* _OBJECTIVE_:
Copy out the line containing "Continue the three.js" and each line after it, through the last one in the material, exactly as written.

Object modeling scripts:
▼

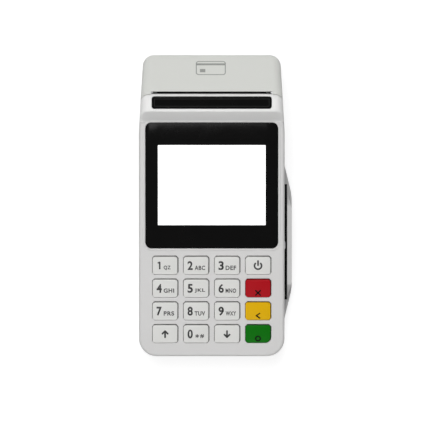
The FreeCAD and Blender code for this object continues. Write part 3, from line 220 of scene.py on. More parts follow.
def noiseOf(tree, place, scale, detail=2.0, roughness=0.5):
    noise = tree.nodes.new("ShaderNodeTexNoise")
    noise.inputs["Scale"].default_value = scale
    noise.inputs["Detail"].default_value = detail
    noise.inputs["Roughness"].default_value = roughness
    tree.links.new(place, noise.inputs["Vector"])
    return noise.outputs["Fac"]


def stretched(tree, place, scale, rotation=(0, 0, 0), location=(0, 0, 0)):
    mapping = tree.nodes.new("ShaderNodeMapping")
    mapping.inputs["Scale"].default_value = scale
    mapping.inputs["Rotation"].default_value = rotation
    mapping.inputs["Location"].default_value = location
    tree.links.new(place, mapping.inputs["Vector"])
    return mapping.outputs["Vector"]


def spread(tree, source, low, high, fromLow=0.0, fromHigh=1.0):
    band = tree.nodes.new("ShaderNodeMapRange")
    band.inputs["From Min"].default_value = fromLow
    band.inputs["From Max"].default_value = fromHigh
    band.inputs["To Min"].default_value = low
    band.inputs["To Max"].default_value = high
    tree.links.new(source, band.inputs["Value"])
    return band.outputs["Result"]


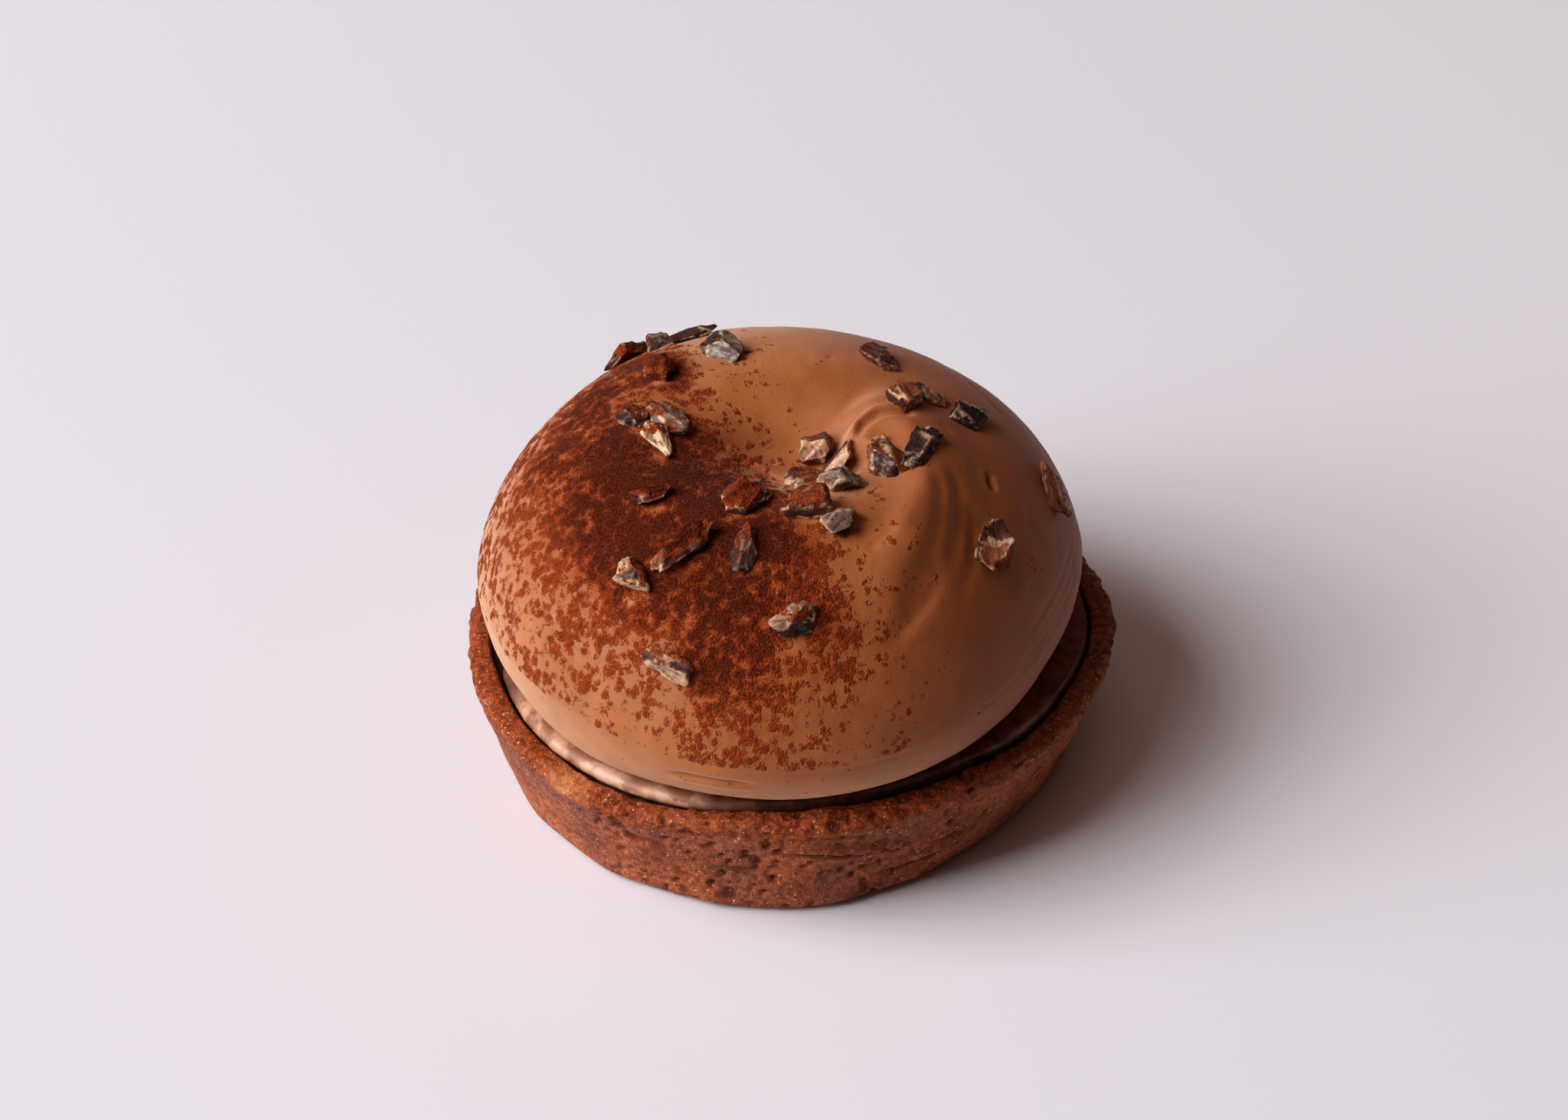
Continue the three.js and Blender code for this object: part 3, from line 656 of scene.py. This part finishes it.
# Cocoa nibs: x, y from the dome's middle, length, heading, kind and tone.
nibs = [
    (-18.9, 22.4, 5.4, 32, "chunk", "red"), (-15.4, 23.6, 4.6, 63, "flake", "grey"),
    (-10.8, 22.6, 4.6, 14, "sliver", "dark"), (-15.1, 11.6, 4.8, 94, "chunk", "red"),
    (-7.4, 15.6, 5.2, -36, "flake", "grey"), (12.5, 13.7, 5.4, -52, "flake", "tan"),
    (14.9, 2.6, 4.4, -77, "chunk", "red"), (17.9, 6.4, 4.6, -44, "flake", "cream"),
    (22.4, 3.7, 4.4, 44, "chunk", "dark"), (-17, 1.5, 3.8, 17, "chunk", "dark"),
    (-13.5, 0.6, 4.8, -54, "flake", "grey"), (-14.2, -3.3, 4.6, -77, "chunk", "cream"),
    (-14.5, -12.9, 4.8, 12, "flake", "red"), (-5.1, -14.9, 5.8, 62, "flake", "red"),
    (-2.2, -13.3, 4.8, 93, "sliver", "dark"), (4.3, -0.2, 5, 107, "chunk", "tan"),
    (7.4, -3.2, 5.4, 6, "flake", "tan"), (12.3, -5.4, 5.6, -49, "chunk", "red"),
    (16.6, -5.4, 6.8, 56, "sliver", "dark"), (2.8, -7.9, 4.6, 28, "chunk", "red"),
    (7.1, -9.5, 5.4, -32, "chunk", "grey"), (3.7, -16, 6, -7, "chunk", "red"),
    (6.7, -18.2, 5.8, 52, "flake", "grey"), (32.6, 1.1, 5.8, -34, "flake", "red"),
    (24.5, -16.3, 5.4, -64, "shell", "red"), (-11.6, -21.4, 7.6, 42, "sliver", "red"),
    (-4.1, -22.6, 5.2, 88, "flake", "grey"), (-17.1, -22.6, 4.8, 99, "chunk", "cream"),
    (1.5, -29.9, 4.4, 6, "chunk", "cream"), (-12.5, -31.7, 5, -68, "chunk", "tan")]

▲

* _COMPLETE RESPONSE_:
Continue the three.js and Blender code for this object: part 3, from line 656 of scene.py. This part finishes it.
# Cocoa nibs: x, y from the dome's middle, length, heading, kind and tone.
nibs = [
    (-18.9, 22.4, 5.4, 32, "chunk", "red"), (-15.4, 23.6, 4.6, 63, "flake", "grey"),
    (-10.8, 22.6, 4.6, 14, "sliver", "dark"), (-15.1, 11.6, 4.8, 94, "chunk", "red"),
    (-7.4, 15.6, 5.2, -36, "flake", "grey"), (12.5, 13.7, 5.4, -52, "flake", "tan"),
    (14.9, 2.6, 4.4, -77, "chunk", "red"), (17.9, 6.4, 4.6, -44, "flake", "cream"),
    (22.4, 3.7, 4.4, 44, "chunk", "dark"), (-17, 1.5, 3.8, 17, "chunk", "dark"),
    (-13.5, 0.6, 4.8, -54, "flake", "grey"), (-14.2, -3.3, 4.6, -77, "chunk", "cream"),
    (-14.5, -12.9, 4.8, 12, "flake", "red"), (-5.1, -14.9, 5.8, 62, "flake", "red"),
    (-2.2, -13.3, 4.8, 93, "sliver", "dark"), (4.3, -0.2, 5, 107, "chunk", "tan"),
    (7.4, -3.2, 5.4, 6, "flake", "tan"), (12.3, -5.4, 5.6, -49, "chunk", "red"),
    (16.6, -5.4, 6.8, 56, "sliver", "dark"), (2.8, -7.9, 4.6, 28, "chunk", "red"),
    (7.1, -9.5, 5.4, -32, "chunk", "grey"), (3.7, -16, 6, -7, "chunk", "red"),
    (6.7, -18.2, 5.8, 52, "flake", "grey"), (32.6, 1.1, 5.8, -34, "flake", "red"),
    (24.5, -16.3, 5.4, -64, "shell", "red"), (-11.6, -21.4, 7.6, 42, "sliver", "red"),
    (-4.1, -22.6, 5.2, 88, "flake", "grey"), (-17.1, -22.6, 4.8, 99, "chunk", "cream"),
    (1.5, -29.9, 4.4, 6, "chunk", "cream"), (-12.5, -31.7, 5, -68, "chunk", "tan")]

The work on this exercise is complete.